Constitutional Court needed to uphold laws
Constitutional Court needed to uphold laws
Controversy around permits to hold public gatherings has
resurfaced. Legal expert Frans H. Winarta offers his view on the
issue.
JAKARTA (JP): A public debate on the government's rulings that
stipulates the requirement of a permit for a gathering is going
on. The government has applied the rulings based on its
interpretation of Article 510 of the Criminal Code, which
requires permits for parades and festivities. The article, which
is actually part of our Dutch-inherited criminal code, has been
interpreted by the government as applicable to scientific
seminars, academic forums, discussions and conferences as well.
The debate, focusing on whether or not it is appropriate to
apply the article as part of the government's permit policy, is
joined in by legal experts, the police, the National Commission
on Human Rights, members of the House of Representatives and
government officials.
The Coordinating Minister for Political Affairs and Security
Soesilo Soedarman is planning to set up a special team to study
the controversial issue. Rudini, the former minister of home
affairs, is of the opinion that the policy of requiring permits
is no longer relevant because Indonesia has been enjoying a
highly stable and secure condition.
On the other hand, Minister of Home Affairs Moch. Yogie S.M.
believes that the policy is still relevant when it comes to
gatherings such as seminars, although a notification to the
authorities, rather than a permit, is sufficient.
As a matter of fact, the government's initiative, in studying
the policy of requiring permits on their own, may potentially
lead to more complications, because the results are likely to be
very subjective. Therefore, it seems that what we need is an
independent body capable of deliberating and determining whether
the policy is still relevant and whether Article 510 of the
Criminal Code is indeed constitutional or not. The most
appropriate independent body for these purposes would be a
Constitutional Court.
At any rate, a Constitutional Court would be better suited to
examine the constitutionality of the policy of requiring permits
by means of the motion of impeachment in the House, or by means
of a Constitutional Petition from the government or individuals.
In the case of Article 510 in particular, the government itself
can request the Court to decide on its constitutionality.

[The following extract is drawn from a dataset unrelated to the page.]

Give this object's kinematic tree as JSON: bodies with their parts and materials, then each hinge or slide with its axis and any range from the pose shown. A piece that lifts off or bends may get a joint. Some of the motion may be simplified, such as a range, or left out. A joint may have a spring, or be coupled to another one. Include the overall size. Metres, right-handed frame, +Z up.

It seems that we are in the midst of a contradiction. On the
one hand, the promise and progress of openness and
democratization are increasingly emphasized. On the other hand,
the government itself, which took the initiative that started the
process, seems to strongly adhere to the policy of requiring
permits -- a policy that is basically anti-democracy. It is a
pity that the democratization bandwagon should be slowed down by
potholes in the form of the permit requiring policy.

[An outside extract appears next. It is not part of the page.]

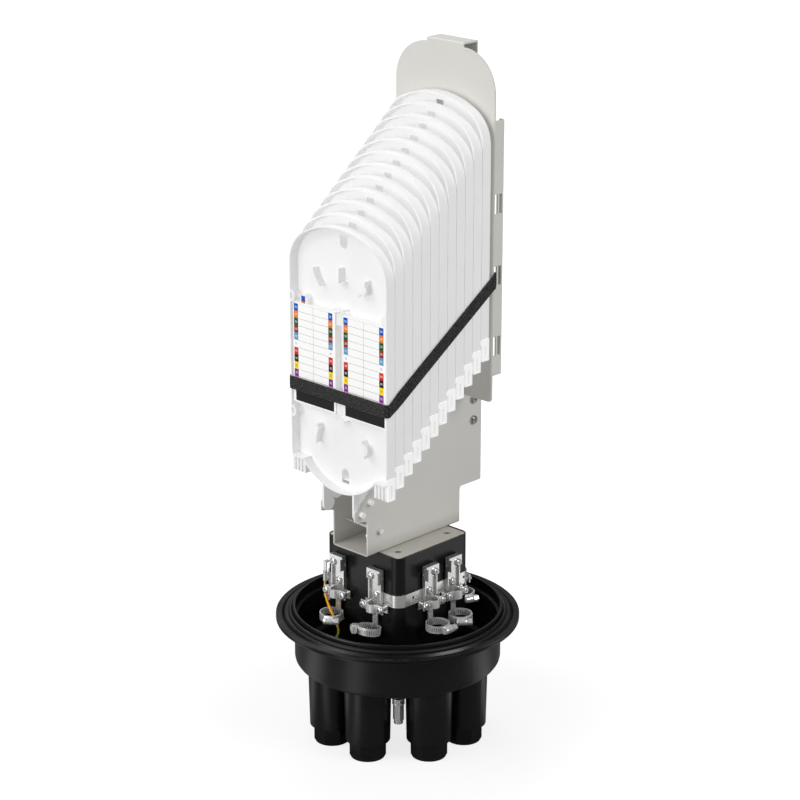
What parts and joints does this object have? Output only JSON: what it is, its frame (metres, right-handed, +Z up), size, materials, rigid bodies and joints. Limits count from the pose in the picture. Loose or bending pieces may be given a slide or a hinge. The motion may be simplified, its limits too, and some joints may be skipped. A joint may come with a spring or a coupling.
{
  "type": "dome splice closure",
  "caption": "Fibre dome splice closure without its dome: round port base, square pedestal with cable anchors, and a bracket of stepped hinged splice trays held by a strap.",
  "frame": {"origin": "centre of the base, level with the lowest faces of the port caps", "axes": "+Z up along the closure, -Y to the front where the first tray and its label cards face, +X to the right seen from the front"},
  "size_m": [0.29, 0.29, 0.826],
  "materials": {
    "black_plastic": "satin injection-moulded plastic",
    "seal_rubber": "soft black rubber",
    "painted_frame": "beige powder coat",
    "white_plastic": "white satin plastic",
    "printed_card": "printed label card",
    "black_webbing": "woven black webbing",
    "bright_steel": "bright zinc plate",
    "tinned_strip": "bright tinned strip",
    "wire_sleeve": "green and yellow insulation"
  },
  "bodies": {
    "closure_base": {"base_bowl": "black_plastic", "base_flange": "black_plastic", "cable_ports": "black_plastic", "flange_seal": "seal_rubber", "pedestal": "black_plastic", "pedestal_plate": "painted_frame", "plate_screws": "bright_steel", "frame_channel": "painted_frame", "channel_screws": "bright_steel", "cross_rod": "bright_steel", "back_plate": "painted_frame", "frame_screws": "bright_steel", "strap": "black_webbing", "bonding_strip": "tinned_strip", "cable_bracket_1": "bright_steel", "cable_bracket_2": "bright_steel", "cable_bracket_3": "bright_steel", "cable_bracket_4": "bright_steel", "cable_bracket_5": "bright_steel", "cable_bracket_6": "bright_steel", "cable_bracket_7": "bright_steel", "cable_bracket_8": "bright_steel", "hose_clamp_1": "bright_steel", "hose_clamp_2": "bright_steel", "hose_clamp_3": "bright_steel", "hose_clamp_4": "bright_steel", "hose_clamp_5": "bright_steel", "hose_clamp_6": "bright_steel", "hose_clamp_7": "bright_steel", "hose_clamp_8": "bright_steel", "lug_plates": "bright_steel", "cable_yokes": "bright_steel", "anchor_screws": "bright_steel", "earth_stud": "bright_steel", "stud_nuts": "bright_steel", "stud_washer": "bright_steel", "earth_terminals": "bright_steel", "earth_wire": "wire_sleeve"},
    "tray_01_body": {"tray_01": "white_plastic", "label_card_left": "printed_card", "label_card_right": "printed_card"},
    "tray_02_body": {"tray_02": "white_plastic"},
    "tray_03_body": {"tray_03": "white_plastic"},
    "tray_04_body": {"tray_04": "white_plastic"},
    "tray_05_body": {"tray_05": "white_plastic"},
    "tray_06_body": {"tray_06": "white_plastic"},
    "tray_07_body": {"tray_07": "white_plastic"},
    "tray_08_body": {"tray_08": "white_plastic"},
    "tray_09_body": {"tray_09": "white_plastic"},
    "tray_10_body": {"tray_10": "white_plastic"},
    "tray_11_body": {"tray_11": "white_plastic"},
    "tray_12_body": {"tray_12": "white_plastic"},
    "worm_screw_1_body": {"worm_screw_1": "bright_steel"},
    "worm_screw_2_body": {"worm_screw_2": "bright_steel"},
    "worm_screw_3_body": {"worm_screw_3": "bright_steel"},
    "worm_screw_4_body": {"worm_screw_4": "bright_steel"},
    "worm_screw_5_body": {"worm_screw_5": "bright_steel"},
    "worm_screw_6_body": {"worm_screw_6": "bright_steel"},
    "worm_screw_7_body": {"worm_screw_7": "bright_steel"},
    "worm_screw_8_body": {"worm_screw_8": "bright_steel"}
  },
  "joints": [
    {"name": "tray_01_tilt", "type": "hinge", "parent": "closure_base", "child": "tray_01_body", "pos_m": [0, -0.089, 0.306], "axis": [1, 0, 0], "range_deg": [0, 60], "deforming": ["strap"]},
    {"name": "tray_02_tilt", "type": "hinge", "parent": "closure_base", "child": "tray_02_body", "pos_m": [0, -0.075, 0.3178], "axis": [1, 0, 0], "range_deg": [0, 60]},
    {"name": "tray_03_tilt", "type": "hinge", "parent": "closure_base", "child": "tray_03_body", "pos_m": [0, -0.061, 0.3296], "axis": [1, 0, 0], "range_deg": [0, 60]},
    {"name": "tray_04_tilt", "type": "hinge", "parent": "closure_base", "child": "tray_04_body", "pos_m": [0, -0.047, 0.3414], "axis": [1, 0, 0], "range_deg": [0, 60]},
    {"name": "tray_05_tilt", "type": "hinge", "parent": "closure_base", "child": "tray_05_body", "pos_m": [0, -0.033, 0.3532], "axis": [1, 0, 0], "range_deg": [0, 60]},
    {"name": "tray_06_tilt", "type": "hinge", "parent": "closure_base", "child": "tray_06_body", "pos_m": [0, -0.019, 0.365], "axis": [1, 0, 0], "range_deg": [0, 60]},
    {"name": "tray_07_tilt", "type": "hinge", "parent": "closure_base", "child": "tray_07_body", "pos_m": [0, -0.005, 0.3768], "axis": [1, 0, 0], "range_deg": [0, 60]},
    {"name": "tray_08_tilt", "type": "hinge", "parent": "closure_base", "child": "tray_08_body", "pos_m": [0, 0.009, 0.3886], "axis": [1, 0, 0], "range_deg": [0, 60]},
    {"name": "tray_09_tilt", "type": "hinge", "parent": "closure_base", "child": "tray_09_body", "pos_m": [0, 0.023, 0.4004], "axis": [1, 0, 0], "range_deg": [0, 60]},
    {"name": "tray_10_tilt", "type": "hinge", "parent": "closure_base", "child": "tray_10_body", "pos_m": [0, 0.037, 0.4122], "axis": [1, 0, 0], "range_deg": [0, 60]},
    {"name": "tray_11_tilt", "type": "hinge", "parent": "closure_base", "child": "tray_11_body", "pos_m": [0, 0.051, 0.424], "axis": [1, 0, 0], "range_deg": [0, 60]},
    {"name": "tray_12_tilt", "type": "hinge", "parent": "closure_base", "child": "tray_12_body", "pos_m": [0, 0.065, 0.4358], "axis": [1, 0, 0], "range_deg": [0, 60]},
    {"name": "worm_1_turn", "type": "hinge", "parent": "closure_base", "child": "worm_screw_1_body", "pos_m": [-0.02379, -0.09126, 0.1585], "axis": [-0.8192, -0.5736, 0], "continuous": true},
    {"name": "worm_2_turn", "type": "hinge", "parent": "closure_base", "child": "worm_screw_2_body", "pos_m": [0.01491, -0.0881, 0.16069], "axis": [-0.7071, 0.6964, -0.1228], "continuous": true},
    {"name": "worm_3_turn", "type": "hinge", "parent": "closure_base", "child": "worm_screw_3_body", "pos_m": [0.09448, -0.0118, 0.1585], "axis": [0, -1, 0], "continuous": true},
    {"name": "worm_4_turn", "type": "hinge", "parent": "closure_base", "child": "worm_screw_4_body", "pos_m": [0.09032, 0.01556, 0.1585], "axis": [-0.6428, -0.766, 0], "continuous": true},
    {"name": "worm_5_turn", "type": "hinge", "parent": "closure_base", "child": "worm_screw_5_body", "pos_m": [0.05051, 0.07001, 0.1585], "axis": [-0.3746, -0.9272, 0], "continuous": true},
    {"name": "worm_6_turn", "type": "hinge", "parent": "closure_base", "child": "worm_screw_6_body", "pos_m": [-0.0364, 0.09209, 0.1585], "axis": [0.866, 0.5, 0], "continuous": true},
    {"name": "worm_7_turn", "type": "hinge", "parent": "closure_base", "child": "worm_screw_7_body", "pos_m": [-0.09448, 0.0118, 0.1585], "axis": [0, 1, 0], "continuous": true},
    {"name": "worm_8_turn", "type": "hinge", "parent": "closure_base", "child": "worm_screw_8_body", "pos_m": [-0.09126, -0.01679, 0.1585], "axis": [0.5736, 0.8192, 0], "continuous": true}
  ],
  "couplings": [
    {"joint": "tray_02_tilt", "follows": "tray_01_tilt", "ratio": 1},
    {"joint": "tray_03_tilt", "follows": "tray_01_tilt", "ratio": 1},
    {"joint": "tray_04_tilt", "follows": "tray_01_tilt", "ratio": 1},
    {"joint": "tray_05_tilt", "follows": "tray_01_tilt", "ratio": 1},
    {"joint": "tray_06_tilt", "follows": "tray_01_tilt", "ratio": 1},
    {"joint": "tray_07_tilt", "follows": "tray_01_tilt", "ratio": 1},
    {"joint": "tray_08_tilt", "follows": "tray_01_tilt", "ratio": 1},
    {"joint": "tray_09_tilt", "follows": "tray_01_tilt", "ratio": 1},
    {"joint": "tray_10_tilt", "follows": "tray_01_tilt", "ratio": 1},
    {"joint": "tray_11_tilt", "follows": "tray_01_tilt", "ratio": 1},
    {"joint": "tray_12_tilt", "follows": "tray_01_tilt", "ratio": 1}
  ]
}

It is necessary to study the policy of requiring permits in
light of the right to associate and the right to express one's
opinions, as guaranteed by our Constitution.

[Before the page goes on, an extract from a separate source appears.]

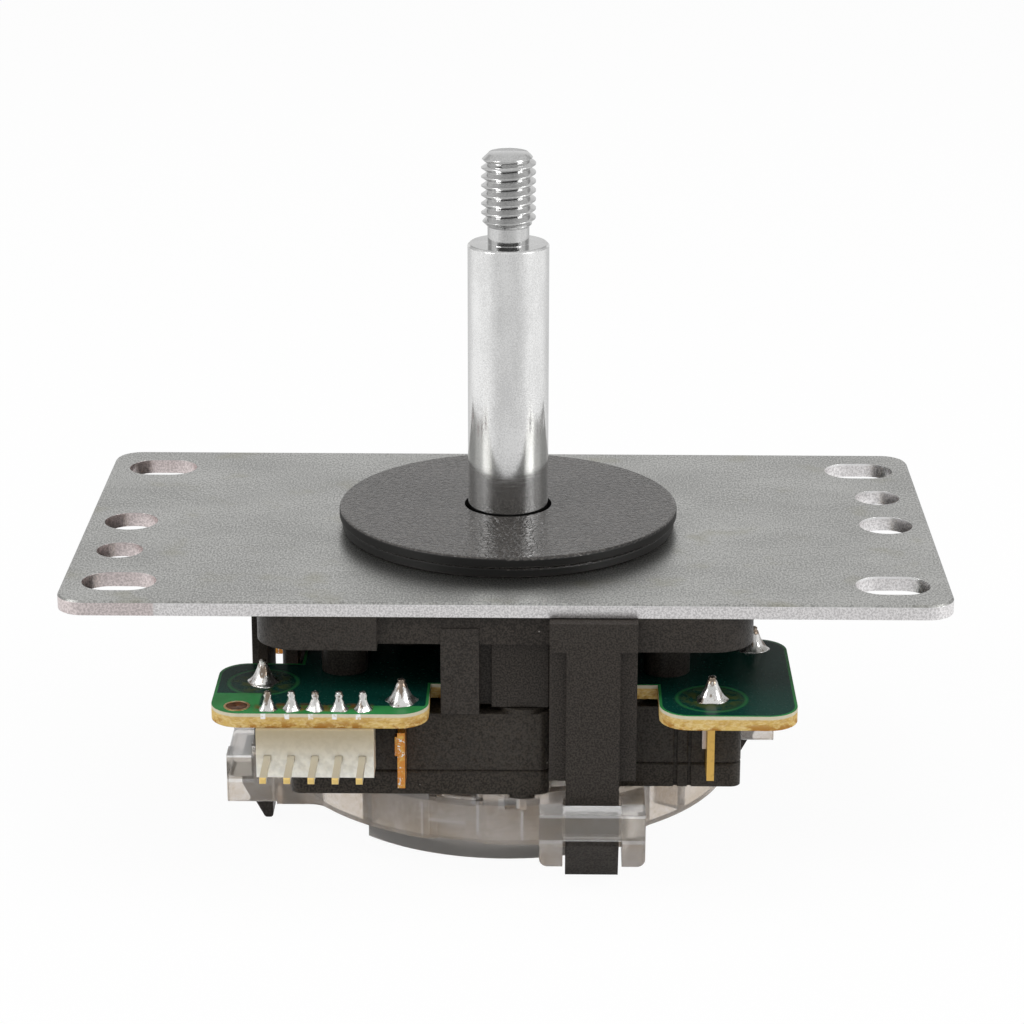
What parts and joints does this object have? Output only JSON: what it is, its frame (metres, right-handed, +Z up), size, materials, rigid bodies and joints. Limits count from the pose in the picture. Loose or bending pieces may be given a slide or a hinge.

More strangely, this policy of requiring permits has not been
consistently applied. In fact, it has been put into effect
discriminately. Two similar types of organization, holding
identical kinds of gathering, may obtain different results when
applying for the same permit. We have also had cases in which the
threat of arrest has been used, or a gathering has been disbanded
by force.
If we insist on applying this policy, then the international
world will have difficulty understanding our real stance on
democracy.
On the one hand, our high-ranking officials keep reiterating
the fact that in Indonesia we have achieved and maintained
unquestionable stability and security. But, on the other hand,
there is still a strong feeling of fear in regards to opposition
and all its criticisms -- regardless of the fact that the
government has never recognized the existence of opposition
parties in this country. In addition, our experience has
repeatedly demonstrated that criticisms can be constructive in
nature, and therefore, highly useful to the government.
The debate surrounding the permit policy would not have to go
on and on if we have a Constitutional Court, that can serve as an
impartial judge. This court can be expected to give us a fair and
just ruling.
It is perfectly relevant to talk about the formation of a
Constitutional Court, particularly because we still have plenty
of legal products from the colonial era that have to be replaced
because they are no longer suitable and no longer conform to the
public feeling of justice.
A number of legal experts have expressed their opinion
concerning several articles in our Criminal Code. Some, for
example, believe that Articles 154 to 157 of the Criminal Code --
more popularly known as "hate-sowing articles" -- are rather
controversial, since they tend to be repressive and anti-
democracy.
Furthermore, our Anti-subversive Act has been debated among
our legal experts and practitioners for a long time, without
satisfactory solution.
These are just some of the reason we need a Constitutional
Court, which could play an active role in reviewing all legal
products, including those originating from the Dutch colonial era
and those created after our independence.
The Court can conduct reviews based on requests made by the
government, the House, individuals or ordinary courts. The
Constitutional Court can be set up as part of our Supreme Court,
or it can be established as a completely independent body, as in
other countries, in which it is ruled by the Constitution itself.
The writer is an advocate based in Jakarta.